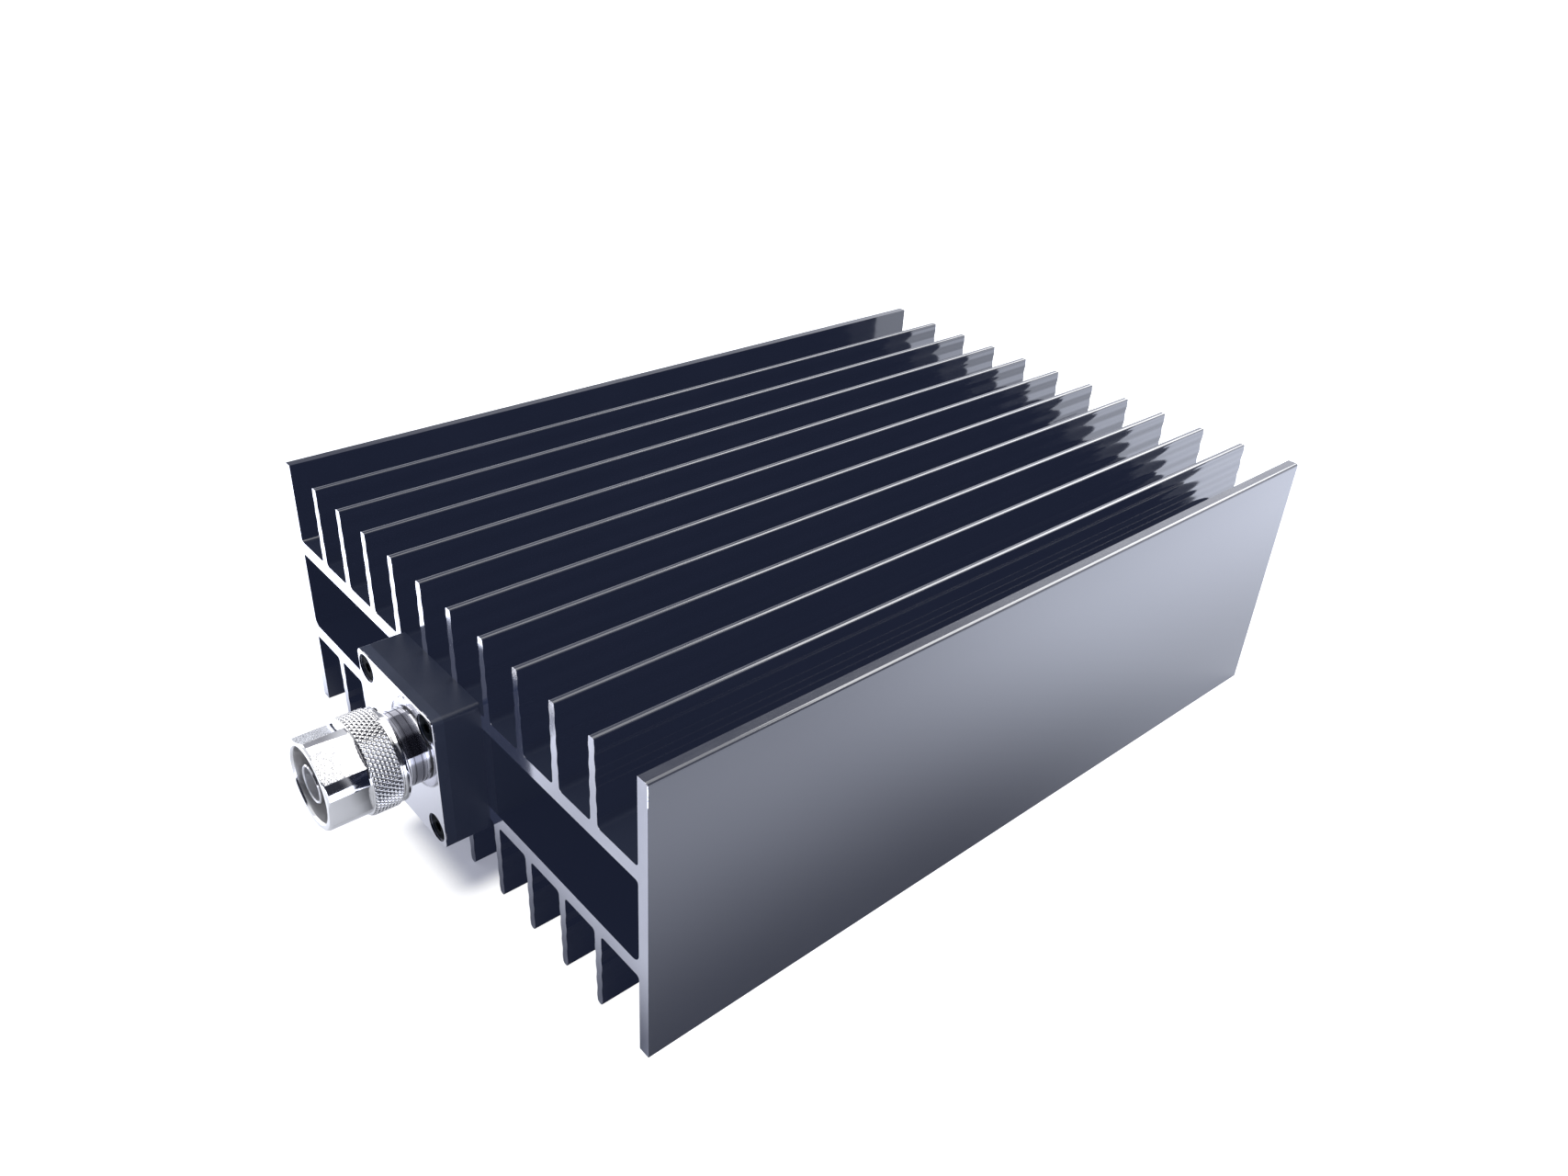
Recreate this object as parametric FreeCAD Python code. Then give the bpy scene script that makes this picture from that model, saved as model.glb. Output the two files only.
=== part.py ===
import FreeCAD, Part
import math
import os

# High power coaxial attenuator: a finned aluminium extrusion with a screened line housing in its
# tunnel, a screw-on coaxial plug at the front end and a threaded coaxial jack at the rear end.
# X is the width, Y the length (the plug points to -Y), Z is up. The origin is the middle of the
# overall width and length, on the surface that the lower fins stand on. Sizes are in millimetres.
# The pieces are drawn about the middle of the heat sink and moved to the origin when saved.

# Heat sink extrusion
sink_width = 140.0
sink_length = 200.0
sink_height = 65.0
wall_thickness = 2.7
wall_edge_radius = 0.7
tunnel_floor = 22.4
tunnel_height = 19.8
tunnel_lower_corner = 2.0
tunnel_upper_corner = 0.8
web_thickness = 3.3
fin_count = 10
fin_pitch = 12.07
fin_root_thickness = 2.1
fin_tip_thickness = 1.6
fin_drop = 0.5
fin_root_fillet = 0.9
upper_tip_radius = 0.35
lower_tip_radius = 0.7
half_wave = 2.15
wave_depth = 0.1
wave_free_tip = 0.8
wave_free_root = 3.0

# Line housing in the tunnel
housing_width = 38.2
thermal_gap = 0.05
cover_thickness = 3.0
cavity_width = 28.2
end_wall = 8.0
cavity_corner = 2.0

# Microstrip lines and the attenuating element
board_thickness = 1.6
board_width = 20.0
strip_width = 4.4
strip_thickness = 0.2
solder_gap = 0.05
element_length = 12.7
element_width = 24.8
element_flange = 3.0
element_corner = 1.0
element_slot = 0.3
chip_side = 9.6
chip_thickness = 1.0
chip_cap_side = 7.0
chip_cap_thickness = 0.8
lead_width = 3.2
lead_overlap = 3.0
element_screw_spacing = 18.4

# Square connector ends
end_size = 31.5
end_corner = 1.0
end_chamfer = 0.15
block_depth = 7.6
plate_thickness = 2.4
plate_screw_spacing = 24.7
block_screw_offset = 10.6

# Screws: radius of the thread, of the head, height of the head and size across the hex socket
m3_radius = 1.5
flat_head_radius = 2.85
flat_head_height = 1.7
flat_head_sink = 0.4
cap_head_radius = 2.75
cap_head_height = 3.0
m3_socket = 2.0
m25_radius = 1.25
m25_head_radius = 2.3
m25_head_height = 1.4
m25_socket = 1.5
socket_depth = 1.1
screw_clearance = 0.03
head_clearance = 0.25
plate_screw_length = 8.0
block_screw_length = 12.0
housing_screw_length = 8.0
housing_screw_rows = 4
housing_screw_row_pitch = 48.0
cover_screw_length = 8.0
cover_screw_rows = 4
cover_screw_row_pitch = 56.0
element_screw_length = 5.0

# Coaxial line shared by both connectors
shank_radius = 6.5
shank_clearance = 0.04
line_bore = 3.5
insulator_clearance = 0.02
contact_radius = 1.52
contact_clearance = 0.02
contact_tail = 3.0

# Plug, measured outwards from the face of its plate
neck_radius = 8.0
neck_length = 2.3
neck_ring_count = 3
neck_groove_width = 0.2
neck_groove_depth = 0.25
journal_radius = 6.4
journal_length = 8.4
ring_groove_start = 5.6
ring_groove_width = 1.2
ring_groove_radius = 5.7
sleeve_radius = 4.05
sleeve_tip = 18.5
sleeve_chamfer = 0.2
insulator_front = 12.0
pin_shoulder = 13.0
pin_tip = 17.6
pin_radius = 0.83
pin_nose = 1.0
seal_thickness = 1.0
seal_radius = 6.2
seal_gap = 0.05

# Retaining ring between the plug body and the coupling nut
ring_thickness = 1.0
ring_outer = 7.5
ring_fit = 0.1
ring_play = 0.3
ring_split = 1.5

# Coupling nut, measured outwards from the face of the plate; it runs this far in front of the neck
neck_gap = 0.3
nut_collar_radius = 10.0
nut_collar_end = 4.0
nut_groove_radius = 9.5
grip_start = 4.4
grip_end = 10.3
grip_radius = 10.35
grip_chamfer = 0.4
nut_end = 19.0
nut_front_radius = 9.6
nut_front_chamfer = 0.4
nut_across_flats = 18.1
nut_flat_angle = 52.0
nut_bore_fit = 0.05
thread_radius = 7.94
thread_minor_radius = 7.45
thread_start = 8.9
mouth_chamfer = 0.5

# Jack, measured outwards from the face of its plate
jack_collar_length = 2.5
jack_relief_length = 1.1
jack_relief_radius = 7.1
jack_length = 14.2
jack_chamfer = 0.6
socket_radius = 4.1
socket_bottom = 5.2
socket_chamfer = 0.8
jack_contact_tip = 10.4
jack_contact_bore = 0.83
jack_contact_bore_depth = 5.0
jack_contact_slot = 0.3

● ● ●

**AIM:** Write the data back out verbatim.

**ANSWER TO THE TASK:**
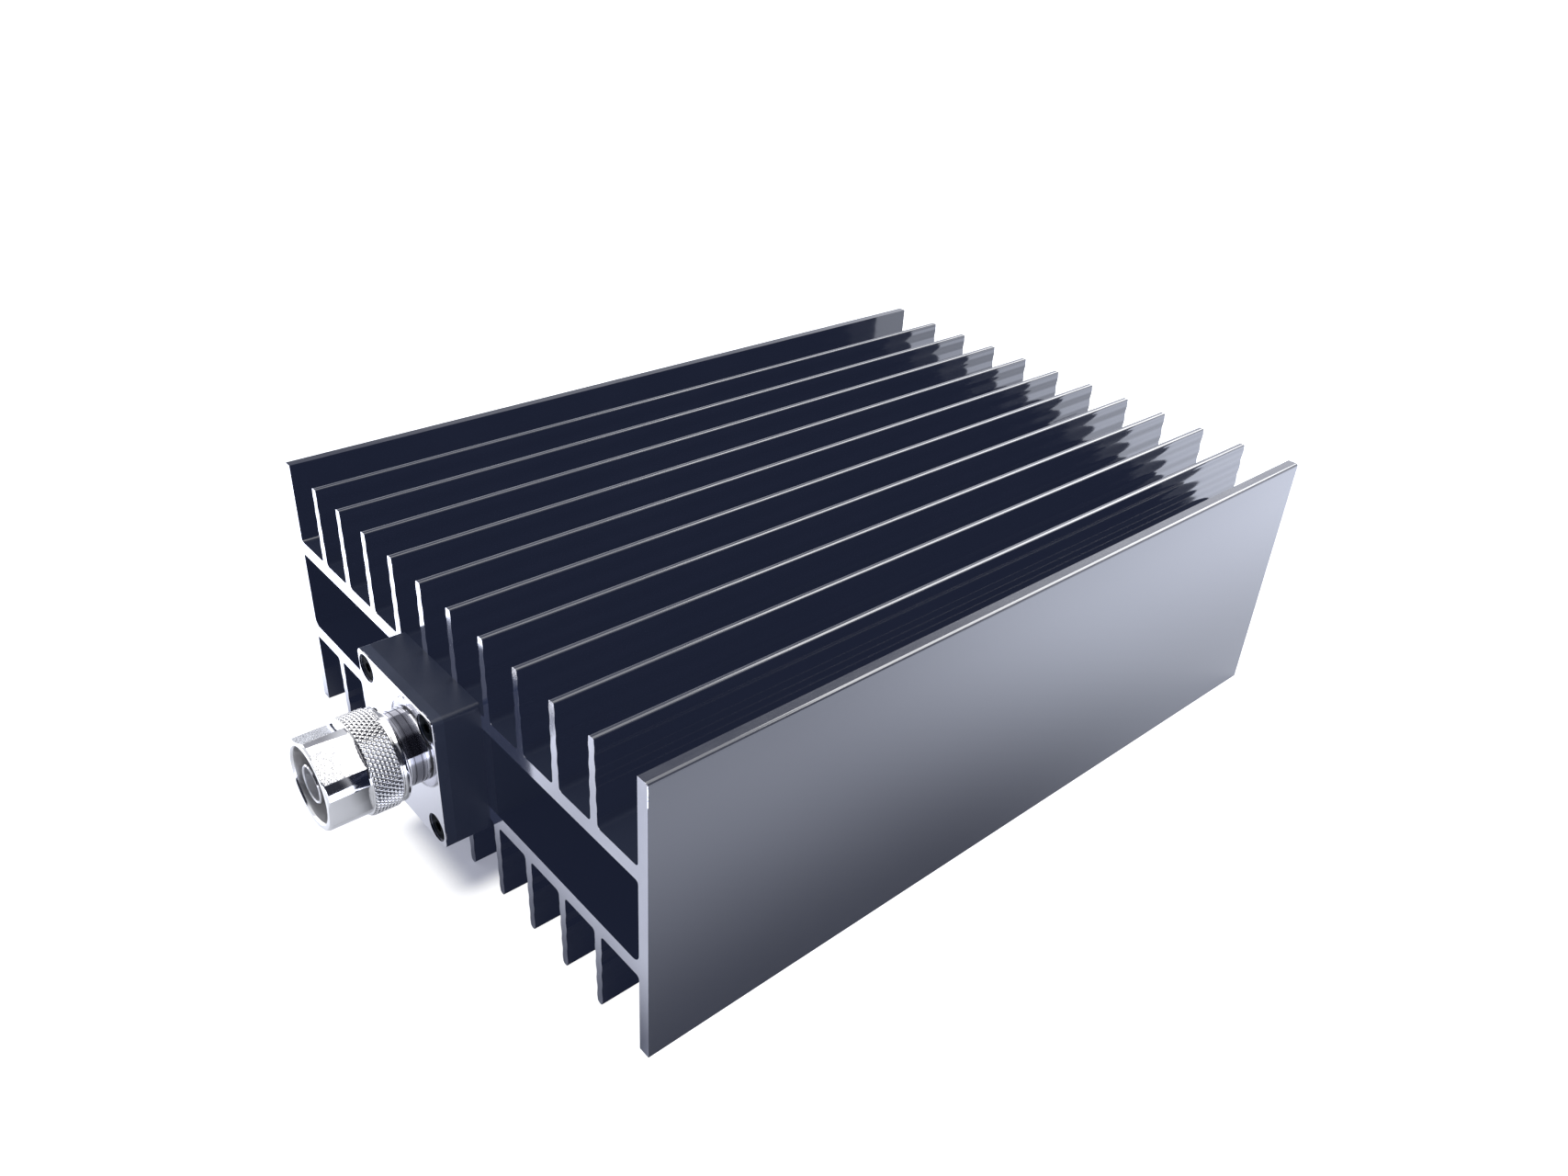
Recreate this object as parametric FreeCAD Python code. Then give the bpy scene script that makes this picture from that model, saved as model.glb. Output the two files only.
=== part.py ===
import FreeCAD, Part
import math
import os

# High power coaxial attenuator: a finned aluminium extrusion with a screened line housing in its
# tunnel, a screw-on coaxial plug at the front end and a threaded coaxial jack at the rear end.
# X is the width, Y the length (the plug points to -Y), Z is up. The origin is the middle of the
# overall width and length, on the surface that the lower fins stand on. Sizes are in millimetres.
# The pieces are drawn about the middle of the heat sink and moved to the origin when saved.

# Heat sink extrusion
sink_width = 140.0
sink_length = 200.0
sink_height = 65.0
wall_thickness = 2.7
wall_edge_radius = 0.7
tunnel_floor = 22.4
tunnel_height = 19.8
tunnel_lower_corner = 2.0
tunnel_upper_corner = 0.8
web_thickness = 3.3
fin_count = 10
fin_pitch = 12.07
fin_root_thickness = 2.1
fin_tip_thickness = 1.6
fin_drop = 0.5
fin_root_fillet = 0.9
upper_tip_radius = 0.35
lower_tip_radius = 0.7
half_wave = 2.15
wave_depth = 0.1
wave_free_tip = 0.8
wave_free_root = 3.0

# Line housing in the tunnel
housing_width = 38.2
thermal_gap = 0.05
cover_thickness = 3.0
cavity_width = 28.2
end_wall = 8.0
cavity_corner = 2.0

# Microstrip lines and the attenuating element
board_thickness = 1.6
board_width = 20.0
strip_width = 4.4
strip_thickness = 0.2
solder_gap = 0.05
element_length = 12.7
element_width = 24.8
element_flange = 3.0
element_corner = 1.0
element_slot = 0.3
chip_side = 9.6
chip_thickness = 1.0
chip_cap_side = 7.0
chip_cap_thickness = 0.8
lead_width = 3.2
lead_overlap = 3.0
element_screw_spacing = 18.4

# Square connector ends
end_size = 31.5
end_corner = 1.0
end_chamfer = 0.15
block_depth = 7.6
plate_thickness = 2.4
plate_screw_spacing = 24.7
block_screw_offset = 10.6

# Screws: radius of the thread, of the head, height of the head and size across the hex socket
m3_radius = 1.5
flat_head_radius = 2.85
flat_head_height = 1.7
flat_head_sink = 0.4
cap_head_radius = 2.75
cap_head_height = 3.0
m3_socket = 2.0
m25_radius = 1.25
m25_head_radius = 2.3
m25_head_height = 1.4
m25_socket = 1.5
socket_depth = 1.1
screw_clearance = 0.03
head_clearance = 0.25
plate_screw_length = 8.0
block_screw_length = 12.0
housing_screw_length = 8.0
housing_screw_rows = 4
housing_screw_row_pitch = 48.0
cover_screw_length = 8.0
cover_screw_rows = 4
cover_screw_row_pitch = 56.0
element_screw_length = 5.0

# Coaxial line shared by both connectors
shank_radius = 6.5
shank_clearance = 0.04
line_bore = 3.5
insulator_clearance = 0.02
contact_radius = 1.52
contact_clearance = 0.02
contact_tail = 3.0

# Plug, measured outwards from the face of its plate
neck_radius = 8.0
neck_length = 2.3
neck_ring_count = 3
neck_groove_width = 0.2
neck_groove_depth = 0.25
journal_radius = 6.4
journal_length = 8.4
ring_groove_start = 5.6
ring_groove_width = 1.2
ring_groove_radius = 5.7
sleeve_radius = 4.05
sleeve_tip = 18.5
sleeve_chamfer = 0.2
insulator_front = 12.0
pin_shoulder = 13.0
pin_tip = 17.6
pin_radius = 0.83
pin_nose = 1.0
seal_thickness = 1.0
seal_radius = 6.2
seal_gap = 0.05

# Retaining ring between the plug body and the coupling nut
ring_thickness = 1.0
ring_outer = 7.5
ring_fit = 0.1
ring_play = 0.3
ring_split = 1.5

# Coupling nut, measured outwards from the face of the plate; it runs this far in front of the neck
neck_gap = 0.3
nut_collar_radius = 10.0
nut_collar_end = 4.0
nut_groove_radius = 9.5
grip_start = 4.4
grip_end = 10.3
grip_radius = 10.35
grip_chamfer = 0.4
nut_end = 19.0
nut_front_radius = 9.6
nut_front_chamfer = 0.4
nut_across_flats = 18.1
nut_flat_angle = 52.0
nut_bore_fit = 0.05
thread_radius = 7.94
thread_minor_radius = 7.45
thread_start = 8.9
mouth_chamfer = 0.5

# Jack, measured outwards from the face of its plate
jack_collar_length = 2.5
jack_relief_length = 1.1
jack_relief_radius = 7.1
jack_length = 14.2
jack_chamfer = 0.6
socket_radius = 4.1
socket_bottom = 5.2
socket_chamfer = 0.8
jack_contact_tip = 10.4
jack_contact_bore = 0.83
jack_contact_bore_depth = 5.0
jack_contact_slot = 0.3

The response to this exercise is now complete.